History Reveals Hurricane Threat to New York City
A wave from the 1938 hurricane strikes a seawall in New England.
Last year, Florida took the brunt of nature's summer fury, when four hurricanes slammed into the state. While the four-part pummeling was unusual, Florida has been hit nearly twice as often as any other state as long as records have been kept.
Residents in Florida know what to do. You've seen the lines of traffic lumbering away from the coast hours and even days before a storm hits.
But what would happen if a major hurricane struck New York City?
Because of the population density, a successful evacuation of vulnerable low-lying areas in and around New York City and metropolitan New Jersey would actually have to start sooner than what is typically ordered in Florida and elsewhere, officials have determined based on studies by the Army Corps of Engineers.But hurricanes move more quickly and become very difficult to predict when they head north of the Carolinas. In a likely scenario, experts say, there might only be hours of warning.
History reveals that New York and the Northeast have been hit hard before, and with little warning. Scientists say the next major hurricane to strike the city is a question of when, not if.
Late in the summer of 1938, a wave of energy moved off the coast of Africa. Winds were sucked into the atmospheric depression and curved by the Earth's spin into a counterclockwise rotation.
The storm churned unnoticed across the open sea, gathering strength from warm tropical waters. On Friday, Sept. 16, a Brazilian freighter reported the storm.
Gordon Dunn and Grady Norton, U.S. Weather Bureau forecasters in Florida, issued a hurricane warning for Miami, expecting the storm to hit Tuesday. Miami residents stockpiled supplies, boarded windows, secured boats.
But on Monday evening, the storm turned north and sped up to 20 mph, a swift forward speed that scientists of the time knew little about. It followed a typical path of recurvature -- resembling a giant C -- around the Bermuda High, an area of high atmospheric pressure in the mid-Atlantic that pushes air outward from its center, bouncing hurricanes off its edges like bubbles.
Dunn and Norton lost track of the storm off Cape Hatteras, North Carolina, and assumed it would curve eastward. The national weather map for Wednesday, Sept. 21, showed no hurricane, only a storm moving out to sea.
But winds had increased to 140 mph inside the beast. It moved north and picked up more forward speed.
The Bermuda High had moved to 44 degrees North latitude -- from its normal September position of thirty to thirty-five degrees -- blocking the hurricane's path and deflecting it northward. Abnormally warm water fed the storm as its forward speed increased to 60 mph! Waves tore up boardwalks in New Jersey.

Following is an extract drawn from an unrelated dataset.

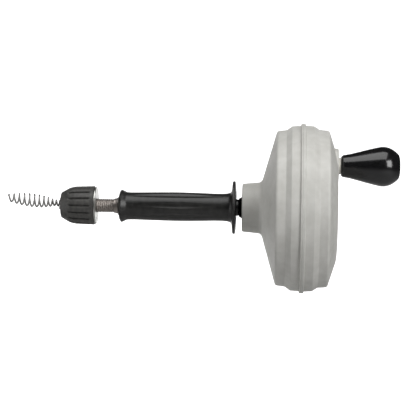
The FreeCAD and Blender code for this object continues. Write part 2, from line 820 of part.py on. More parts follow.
def rounded_route(points):
    """Straight runs through the points, with each corner rounded as widely as its runs allow."""
    edges = []
    here = points[0]
    for before, corner, after in zip(points, points[1:], points[2:]):
        arriving = (corner - before).normalize()
        leaving = (after - corner).normalize()
        turn = arriving.getAngle(leaving)
        trim = 0.45 * min((corner - before).Length, (after - corner).Length)
        start = corner - arriving * trim
        finish = corner + leaving * trim
        radius = trim / math.tan(turn / 2)
        bisector = (leaving - arriving).normalize()
        middle = corner + bisector * (radius / math.cos(turn / 2) - radius)
        edges.append(Part.LineSegment(here, start).toShape())
        edges.append(Part.Arc(start, middle, finish).toShape())
        print(f"route radius {radius:.1f} mm")
        here = finish
    edges.append(Part.LineSegment(here, points[-1]).toShape())
    return edges


def make_snake():
    """The snake: a straight lead through the chuck and spindle, a curve inside the drum and the
    coil, with the bulb auger on its front end."""
    radius = dims.snake_radius
    lead = cylinder("snake_lead", radius, dims.lead_rear - dims.lead_front, dims.lead_front)
    keep(lead, "snake_lead")
    crossings = coil_crossings()
    coil = winding(crossings)
    solid_piece("snake_coil", tube_along(coil, radius.value))
    last_x, last_z = crossings[-1]
    toward = -1 if len(crossings) % 2 else 1
    vector = FreeCAD.Vector
    route = [
        vector(last_x, 0, last_z), vector(last_x, toward * 19, last_z),
        vector(last_x + 4, toward * 37, last_z * 0.71), vector(last_x + 12, toward * 43, last_z * 0.24),
        vector(last_x + 16, toward * 32, last_z * -0.14), vector(last_x + 8, toward * 11, last_z * -0.14),
        vector(last_x - 10, 0, 0), vector(dims.lead_rear.value, 0, 0),
    ]
    curve = rounded_route(route)
    solid_piece("snake_curve", tube_along(curve, radius.value))
    stored = sum(edge.Length for edge in coil + curve) + (dims.lead_rear - dims.lead_front).value
    print(f"snake length {stored / 1000:.2f} m")


def auger_crossings():
    """The bulb auger's turns, which swell and draw in again and lie a little closer to the rear."""
    half_turns = int(2 * dims.auger_turns.value)
    closing = dims.auger_closing.value
    crossings = []
    for index in range(half_turns + 1):
        part = index / half_turns
        along = dims.auger_reach.value * part * (1 - closing * part) / (1 - closing)
        swell = math.sin(math.pi * min(1.0, index / (2 * dims.bulb_turns.value)))
        radius = dims.auger_end_radius.value + dims.bulb_swell.value * swell
        side = 1 if index % 2 == 0 else -1
        crossings.append((along, side * radius))
    return crossings


def make_auger():
    """The bulb auger: the snake's own wire opened out into a bulb, leaning up a little."""
    end_gap = 1.4
    lift = 0.75
    tilt = FreeCAD.Rotation(Y_AXIS, dims.auger_tilt.value)
    root = FreeCAD.Vector(dims.lead_front.value, 0, lift)
    base = root - tilt.multVec(X_AXIS * (dims.auger_reach.value + end_gap))
    wire = tube_along(winding(auger_crossings()), dims.auger_wire_radius.value)
    solid_piece("bulb_auger", wire, FreeCAD.Placement(base, tilt))


def make_anchor():
    """The socket that holds the snake's inner end on the drum wall, and its screw."""
    along = dims.coil_start.value
    height = dims.coil_radius.value - dims.anchor_inset.value
    block = Part.makeBox(8.8, 18.0, 7.2, FreeCAD.Vector(along - 4.4, -4.0, height - 3.4))
    bore = Part.makeCylinder(dims.snake_radius.value + 0.15, 7.5, FreeCAD.Vector(along, -5.0, height), Y_AXIS)
    up = FreeCAD.Vector(0, 0, 1)
    screw_hole = Part.makeCylinder(1.5, 12, FreeCAD.Vector(along, 9.0, height - 5), up)
    solid_piece("snake_anchor", block.cut(bore).cut(screw_hole))
    head = Part.makeCylinder(2.7, 1.6, FreeCAD.Vector(along, 9.0, height - 5.0), up)
    shank = Part.makeCylinder(1.5, 8.5, FreeCAD.Vector(along, 9.0, height - 3.4), up)
    solid_piece("anchor_screw", head.fuse(shank).removeSplitter())


# ---------------------------------------------------------------- build and write

make_spindle()
make_spindle_fittings()
make_chuck_sleeve()
make_chuck_body()
make_jaws()
make_ring_nut()
make_back_plate()
make_grip()
make_grip_inner()
make_front_shell()
make_rear_shell()
make_knob()
make_snake()
make_auger()
make_anchor()
doc.recompute()

failed = [thing.Label for thing in doc.Objects if {"Invalid", "Error"} & set(thing.State)]
failed += [piece.Label for piece in parts if piece.Shape.isNull() or not piece.Shape.isValid()]
if failed:
    raise ValueError(f"these failed: {failed}")

os.makedirs("parts", exist_ok=True)
for piece in parts:
    piece.Shape.exportStep(f"parts/{piece.Label}.step")
    print(f"{piece.Label}: {len(piece.Shape.Solids)} solid(s), {piece.Shape.Volume / 1000:.1f} cm3")
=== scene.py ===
import functools
import json
import math

import bmesh
import bpy
from mathutils import Matrix, Vector


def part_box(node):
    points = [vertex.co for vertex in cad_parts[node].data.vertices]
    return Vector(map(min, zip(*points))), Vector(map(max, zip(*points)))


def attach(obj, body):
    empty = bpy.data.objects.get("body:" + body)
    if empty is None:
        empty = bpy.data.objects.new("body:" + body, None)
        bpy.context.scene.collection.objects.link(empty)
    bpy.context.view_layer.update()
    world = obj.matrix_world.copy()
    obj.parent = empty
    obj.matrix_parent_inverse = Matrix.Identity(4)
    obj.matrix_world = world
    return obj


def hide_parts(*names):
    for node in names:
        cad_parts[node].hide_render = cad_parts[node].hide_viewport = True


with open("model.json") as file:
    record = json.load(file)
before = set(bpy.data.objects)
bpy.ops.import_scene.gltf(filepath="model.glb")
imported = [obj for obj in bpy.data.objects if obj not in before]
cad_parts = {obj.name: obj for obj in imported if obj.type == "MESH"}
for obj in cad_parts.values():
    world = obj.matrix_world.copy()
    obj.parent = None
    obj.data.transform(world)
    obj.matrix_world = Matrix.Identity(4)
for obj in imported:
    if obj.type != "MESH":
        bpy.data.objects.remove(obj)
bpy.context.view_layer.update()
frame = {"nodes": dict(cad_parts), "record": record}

MM = 0.001
TURN = 2 * math.pi


# ---------------------------------------------------------------- places from the frame

@functools.lru_cache(maxsize=None)
def corners(node):
    """A CAD node's low and high corners, as packed."""
    low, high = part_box(node)
    return Vector(low), Vector(high)


def front(node):
    """A node's foremost point along the spindle."""
    return corners(node)[0].x


def back(node):
    """A node's rearmost point along the spindle."""
    return corners(node)[1].x


def reach(node):
    """The outer radius of a node that is turned about the spindle."""
    return corners(node)[1].z


def thickness(node):
    """The outer radius of a node that is turned about an axis parallel to the spindle."""
    low, high = corners(node)
    return (high.z - low.z) / 2


def node_axis(node):
    """Where a node's own axis, parallel to X, crosses the YZ plane."""
    low, high = corners(node)
    return (low.y + high.y) / 2, (low.z + high.z) / 2


# ---------------------------------------------------------------- materials

class Finish:
    """A material whose nodes are added one effect at a time."""

    def __init__(self, name, roughness, metallic=0.0, coat=0.0, coat_roughness=0.03, ior=1.5):
        self.material = bpy.data.materials.new(name)
        self.material.use_nodes = True
        self.tree = self.material.node_tree
        self.shader = self.tree.nodes["Principled BSDF"]
        self.shader.inputs["Metallic"].default_value = metallic
        self.shader.inputs["Roughness"].default_value = roughness
        self.shader.inputs["Coat Weight"].default_value = coat
        self.shader.inputs["Coat Roughness"].default_value = coat_roughness
        self.shader.inputs["IOR"].default_value = ior
        self.place = self.tree.nodes.new("ShaderNodeTexCoord").outputs["Object"]
        self.normal = None

    def add(self, kind, **inputs):
        node = self.tree.nodes.new(kind)
        for name, value in inputs.items():
            self.feed(node.inputs[name.replace("_", " ")], value)
        return node

    def feed(self, socket, value):
        if isinstance(value, bpy.types.NodeSocket):
            self.tree.links.new(value, socket)
        else:
            socket.default_value = value

    def noise(self, size, detail=3.0, stretch=(1, 1, 1), roughness=0.5):
        """Noise with features of a size in metres, stretched along the axes."""
        mapping = self.add("ShaderNodeMapping", Vector=self.place, Scale=stretch)
        texture = self.add("ShaderNodeTexNoise", Vector=mapping.outputs[0], Scale=1 / size,
                           Detail=detail, Roughness=roughness)
        return texture.outputs["Fac"]

    def ramp(self, value, stops):
        """Colours or grey levels that a value runs through, each at its own position."""
        node = self.tree.nodes.new("ShaderNodeValToRGB")
        self.tree.links.new(value, node.inputs["Fac"])
        points = node.color_ramp.elements
        while len(points) < len(stops):
            points.new(0.5)
        for point, (position, colour) in zip(points, stops):
            point.position = position
            point.color = (*colour, 1) if isinstance(colour, tuple) else (colour, colour, colour, 1)
        return node.outputs["Color"]

    def mix(self, factor, first, second, blend="MIX"):
        """Two colours mixed, or blended in another way."""
        node = self.tree.nodes.new("ShaderNodeMix")
        node.data_type = "RGBA"
        node.blend_type = blend
        for name, value in (("Factor_Float", factor), ("A_Color", first), ("B_Color", second)):
            socket = next(item for item in node.inputs if item.identifier == name)
            if isinstance(value, tuple):
                value = (*value, 1)
            self.feed(socket, value)
        return next(item for item in node.outputs if item.identifier == "Result_Color")

    def colour(self, value):
        socket = self.shader.inputs["Base Color"]
        if isinstance(value, tuple):
            value = (*value, 1)
        self.feed(socket, value)

    def rough(self, value, low, high):
        """Roughness that follows a value between two limits."""
        node = self.add("ShaderNodeMapRange")
        self.feed(node.inputs["Value"], value)
        node.inputs["To Min"].default_value = low
        node.inputs["To Max"].default_value = high
        self.feed(self.shader.inputs["Roughness"], node.outputs["Result"])

    def bump(self, height, depth, strength=1.0):
        """Relief of a depth in metres. Calls stack."""
        node = self.tree.nodes.new("ShaderNodeBump")
        node.inputs["Strength"].default_value = strength
        node.inputs["Distance"].default_value = depth
        self.tree.links.new(height, node.inputs["Height"])
        if self.normal is not None:
            self.tree.links.new(self.normal, node.inputs["Normal"])
        self.normal = node.outputs["Normal"]
        self.tree.links.new(self.normal, self.shader.inputs["Normal"])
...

No warnings were issued. It had been 117 years since the last great storm hit New York, on Sept. 23, 1821. History had been forgotten.
The 'fog bank'
By Wednesday afternoon, shingles were flying from roofs on Long Island. The sky grew dark. Trees were uprooted and telephone poles snapped like matchsticks. Three hours before high tide, residents reported a thick bank of gray fog, twenty-five to forty feet above the water, rolling in toward the south-facing coast.
Some residents fled to relative safety across the bridge. Many did not. Most of them died as the "fog bank" turned out to be a wall of water known as a storm surge.
Created partly by the vacuum of reduced atmospheric pressure and more so by the wind blowing over the water, the storm surge was highest in an area just east of the eye -- the right side of the storm when looked at from above. There, in the right-side eyewall, the counterclockwise winds combined with the storm's forward speed to create gusts exceeding 200 mph.
The eye of the hurricane passed some 55 miles east of Manhattan, a near miss in meteorological terms. Had it been a few miles west of Manhattan, forensic hurricanologists agree it would have devastated the island.
Drowned at work
The storm marched north. In Rhode Island, residents joked about putting up storm shutters. Finally, at least a warning had been issued. But the ferocity of the hurricane was no match for any last-minute preparations that might have been made.
At the head of Narragansett Bay, 30 miles from the Atlantic, the city of Providence awaited a fate its inhabitants could not have imagined. As the hurricane barreled toward the city, it pushed a surge of water up the bay. As the channel narrowed and became more shallow, the storm surge had nowhere to go but up.
The mountain of water carried boats and houses into the capital, flooding the first floor of buildings in downtown, where workers were just preparing to go home. Having no idea what a storm surge was, many of them were trapped and drowned where they worked. The surge of water caused tides (and even non-tidal sections of rivers) to rise 30 feet and more above normal levels.
Later that night, the Great New England Hurricane reached Canada, weakened but still potent enough to cause damage.
Over a four-day period, the 1938 storm dropped an average of 11 inches of rain over a 10,000-square-mile area, according to the National Weather Service. Flooding inflicted major damage through Connecticut, Massachusetts, New York, and Vermont, causing more than $300 million in losses.
In all, 600 people died. Ten of those deaths were in New York City. Flooding knocked out electrical power in all areas above 59th Street in Manhattan and in all of the Bronx. A hundred large trees in Central Park were destroyed.